## TASK
Reproduce the listing that follows with no differences at all.

┄┄┄┄┄┄┄┄┄┄

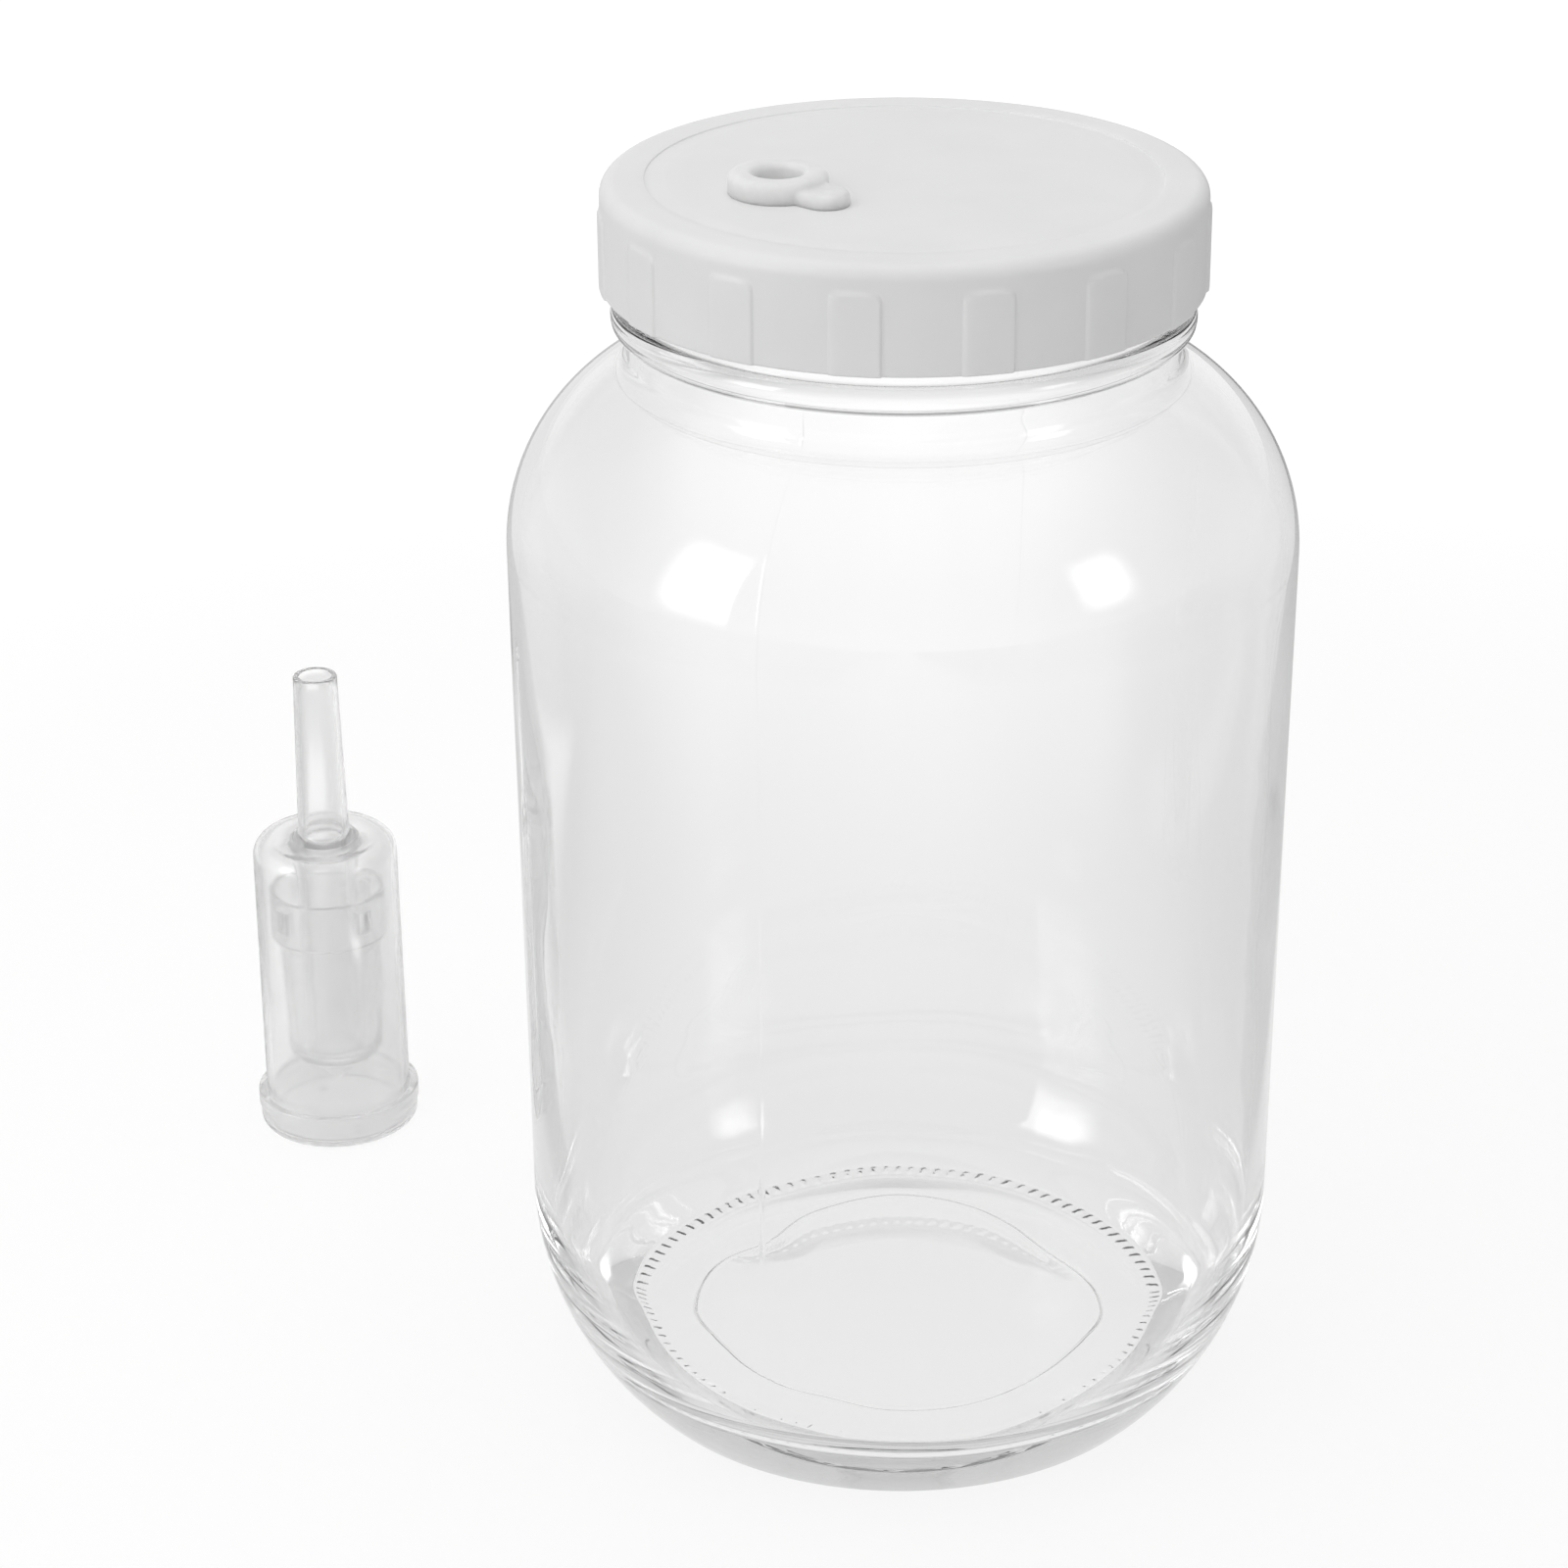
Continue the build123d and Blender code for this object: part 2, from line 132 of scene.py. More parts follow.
def blank_material(name):
    """A material, its tree, and the only node in there so far: the place in the object."""
    material = bpy.data.materials.new(name)
    material.use_nodes = True
    tree = material.node_tree
    tree.nodes.clear()
    return material, tree, add_node(tree, "ShaderNodeTexCoord").outputs["Object"]


def darker_sides(tree, across, level, near, far, left_loss, right_loss):
    """That level, less what is lost to the left and right by how far across something lies."""
    for low, high, loss in ((-near, -far, left_loss), (near, far, right_loss)):
        drop = add_node(tree, RANGE, (across, low, high, 0.0, loss), SMOOTH)
        level = add_node(tree, MATH, (level, drop), "SUBTRACT")
    return level


def band(tree, value, low_out, low_in, high_in, high_out):
    """1 between the two inner limits, falling softly to 0 at the outer ones."""
    share = 1.0
    for start, end in ((low_out, low_in), (high_out, high_in)):
        side = add_node(tree, RANGE, (value, start, end), SMOOTH)
        share = add_node(tree, MATH, (share, side), "MULTIPLY")
    return share


# matt paper: it spreads light evenly, so it shows no gloss and no grain at this distance
paper, tree, place = blank_material("matt_white_paper")
rays = add_node(tree, "ShaderNodeLightPath").outputs
seen = rays["Is Camera Ray"]
for kind in ("Is Glossy Ray", "Is Transmission Ray"):
    seen = add_node(tree, MATH, (seen, rays[kind]), "MAXIMUM")
far = add_node(tree, "ShaderNodeVectorMath", [place], "LENGTH").outputs["Value"]
share = add_node(tree, RANGE, (far, PAPER_NEAR, PAPER_FAR, PAPER_SHARE, 1.0), SMOOTH)
share = add_node(tree, "ShaderNodeMix", {0: rays["Is Transmission Ray"], 2: share, 3: THROUGH_SHARE})
share = add_node(tree, MATH, (share, seen), "MULTIPLY")

spot = add_node(tree, "ShaderNodeSeparateXYZ", [place]).outputs
# painted shade in reflections, to the left and right
mirrored = darker_sides(tree, spot["X"], PAPER_MIRRORED, *MIRRORED_SIDES)
aside = add_node(tree, MATH, [spot["X"]], "ABSOLUTE")
# two painted dark patches in the paper, seen only in reflections
wave = add_node(tree, "ShaderNodeTexNoise", {"Vector": place, "Scale": PAINTED_DARK_WAVE_SCALE, "Detail": 2.0})
edge = add_node(tree, MATH, (aside, -PAINTED_DARK_SLANT, spot["Y"]), "MULTIPLY_ADD")
edge = add_node(tree, MATH, (wave, PAINTED_DARK_WAVE, edge), "MULTIPLY_ADD")
painted_dark_front = PAINTED_DARK_WAVE / 2 - PAINTED_DARK_BEHIND
dark = PAINTED_DARK_LOSS
for value, start, end in (
    (edge, painted_dark_front, painted_dark_front + PAINTED_DARK_FRONT),
    (aside, PAINTED_DARK_NEAR, PAINTED_DARK_NEAR + PAINTED_DARK_SIDE),
    (aside, PAINTED_DARK_FAR, PAINTED_DARK_FAR - PAINTED_DARK_SIDE),
):
    side = add_node(tree, RANGE, (value, start, end), SMOOTH)
    dark = add_node(tree, MATH, (dark, side), "MULTIPLY")
mirrored = add_node(tree, MATH, (mirrored, dark), "SUBTRACT")

# painted shade through glass: darker close behind the jar and to the left and right
through = add_node(tree, RANGE, (spot["Y"], *PAPER_THROUGH), SMOOTH)
for losses in (THROUGH_SIDES, THROUGH_EDGES):
    through = darker_sides(tree, spot["X"], through, *losses)
# painted light through glass, under the jar and behind the airlock
under = add_node(tree, RANGE, (far, UNDER_FAR, UNDER_NEAR), SMOOTH)
behind = (band(tree, spot["X"], *AIRLOCK_ACROSS), band(tree, spot["Y"], *AIRLOCK_DEEP))
behind = add_node(tree, MATH, behind, "MULTIPLY")
for part, gain in ((under, UNDER_PAINTED_LIGHT), (behind, AIRLOCK_PAINTED_LIGHT)):
    through = add_node(tree, MATH, (part, gain, through), "MULTIPLY_ADD")
light = add_node(tree, "ShaderNodeMix", {0: rays["Is Transmission Ray"], 2: mirrored, 3: through})
light = add_node(tree, "ShaderNodeMix", {0: rays["Is Camera Ray"], 2: light, 3: PAPER_LIGHT})
matt = add_node(tree, "ShaderNodeBsdfDiffuse", {"Color": paint(PAPER_HEX), "Roughness": PAPER_ROUGHNESS})
glow = add_node(tree, "ShaderNodeEmission", {"Color": (1, 1, 1, 1), "Strength": light})
both = add_node(tree, "ShaderNodeMixShader", (share, matt, glow))
add_node(tree, "ShaderNodeOutputMaterial", {"Surface": both})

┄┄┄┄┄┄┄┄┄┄

## WRITTEN RESPONSE
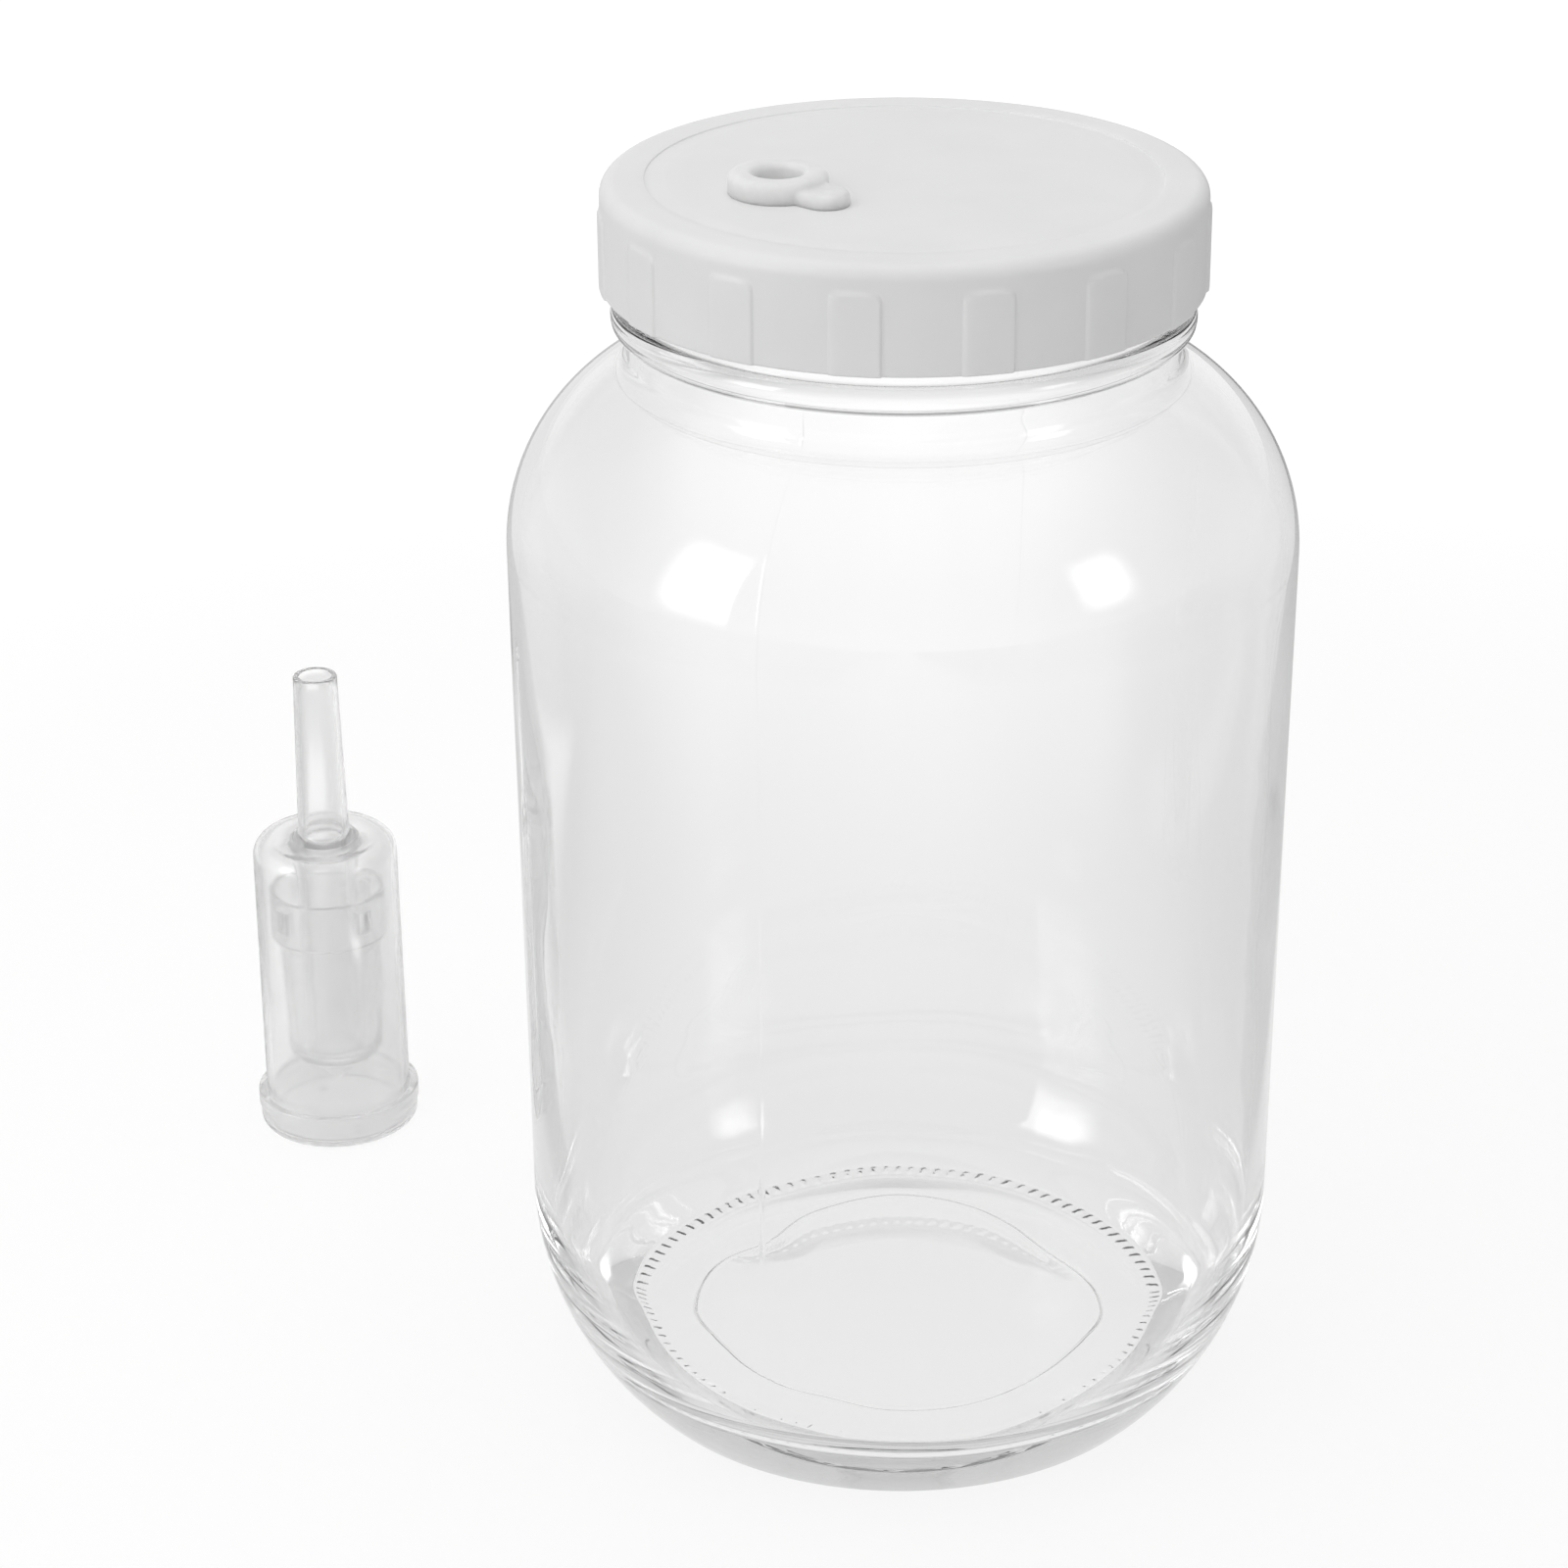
Continue the build123d and Blender code for this object: part 2, from line 132 of scene.py. More parts follow.
def blank_material(name):
    """A material, its tree, and the only node in there so far: the place in the object."""
    material = bpy.data.materials.new(name)
    material.use_nodes = True
    tree = material.node_tree
    tree.nodes.clear()
    return material, tree, add_node(tree, "ShaderNodeTexCoord").outputs["Object"]


def darker_sides(tree, across, level, near, far, left_loss, right_loss):
    """That level, less what is lost to the left and right by how far across something lies."""
    for low, high, loss in ((-near, -far, left_loss), (near, far, right_loss)):
        drop = add_node(tree, RANGE, (across, low, high, 0.0, loss), SMOOTH)
        level = add_node(tree, MATH, (level, drop), "SUBTRACT")
    return level


def band(tree, value, low_out, low_in, high_in, high_out):
    """1 between the two inner limits, falling softly to 0 at the outer ones."""
    share = 1.0
    for start, end in ((low_out, low_in), (high_out, high_in)):
        side = add_node(tree, RANGE, (value, start, end), SMOOTH)
        share = add_node(tree, MATH, (share, side), "MULTIPLY")
    return share


# matt paper: it spreads light evenly, so it shows no gloss and no grain at this distance
paper, tree, place = blank_material("matt_white_paper")
rays = add_node(tree, "ShaderNodeLightPath").outputs
seen = rays["Is Camera Ray"]
for kind in ("Is Glossy Ray", "Is Transmission Ray"):
    seen = add_node(tree, MATH, (seen, rays[kind]), "MAXIMUM")
far = add_node(tree, "ShaderNodeVectorMath", [place], "LENGTH").outputs["Value"]
share = add_node(tree, RANGE, (far, PAPER_NEAR, PAPER_FAR, PAPER_SHARE, 1.0), SMOOTH)
share = add_node(tree, "ShaderNodeMix", {0: rays["Is Transmission Ray"], 2: share, 3: THROUGH_SHARE})
share = add_node(tree, MATH, (share, seen), "MULTIPLY")

spot = add_node(tree, "ShaderNodeSeparateXYZ", [place]).outputs
# painted shade in reflections, to the left and right
mirrored = darker_sides(tree, spot["X"], PAPER_MIRRORED, *MIRRORED_SIDES)
aside = add_node(tree, MATH, [spot["X"]], "ABSOLUTE")
# two painted dark patches in the paper, seen only in reflections
wave = add_node(tree, "ShaderNodeTexNoise", {"Vector": place, "Scale": PAINTED_DARK_WAVE_SCALE, "Detail": 2.0})
edge = add_node(tree, MATH, (aside, -PAINTED_DARK_SLANT, spot["Y"]), "MULTIPLY_ADD")
edge = add_node(tree, MATH, (wave, PAINTED_DARK_WAVE, edge), "MULTIPLY_ADD")
painted_dark_front = PAINTED_DARK_WAVE / 2 - PAINTED_DARK_BEHIND
dark = PAINTED_DARK_LOSS
for value, start, end in (
    (edge, painted_dark_front, painted_dark_front + PAINTED_DARK_FRONT),
    (aside, PAINTED_DARK_NEAR, PAINTED_DARK_NEAR + PAINTED_DARK_SIDE),
    (aside, PAINTED_DARK_FAR, PAINTED_DARK_FAR - PAINTED_DARK_SIDE),
):
    side = add_node(tree, RANGE, (value, start, end), SMOOTH)
    dark = add_node(tree, MATH, (dark, side), "MULTIPLY")
mirrored = add_node(tree, MATH, (mirrored, dark), "SUBTRACT")

# painted shade through glass: darker close behind the jar and to the left and right
through = add_node(tree, RANGE, (spot["Y"], *PAPER_THROUGH), SMOOTH)
for losses in (THROUGH_SIDES, THROUGH_EDGES):
    through = darker_sides(tree, spot["X"], through, *losses)
# painted light through glass, under the jar and behind the airlock
under = add_node(tree, RANGE, (far, UNDER_FAR, UNDER_NEAR), SMOOTH)
behind = (band(tree, spot["X"], *AIRLOCK_ACROSS), band(tree, spot["Y"], *AIRLOCK_DEEP))
behind = add_node(tree, MATH, behind, "MULTIPLY")
for part, gain in ((under, UNDER_PAINTED_LIGHT), (behind, AIRLOCK_PAINTED_LIGHT)):
    through = add_node(tree, MATH, (part, gain, through), "MULTIPLY_ADD")
light = add_node(tree, "ShaderNodeMix", {0: rays["Is Transmission Ray"], 2: mirrored, 3: through})
light = add_node(tree, "ShaderNodeMix", {0: rays["Is Camera Ray"], 2: light, 3: PAPER_LIGHT})
matt = add_node(tree, "ShaderNodeBsdfDiffuse", {"Color": paint(PAPER_HEX), "Roughness": PAPER_ROUGHNESS})
glow = add_node(tree, "ShaderNodeEmission", {"Color": (1, 1, 1, 1), "Strength": light})
both = add_node(tree, "ShaderNodeMixShader", (share, matt, glow))
add_node(tree, "ShaderNodeOutputMaterial", {"Surface": both})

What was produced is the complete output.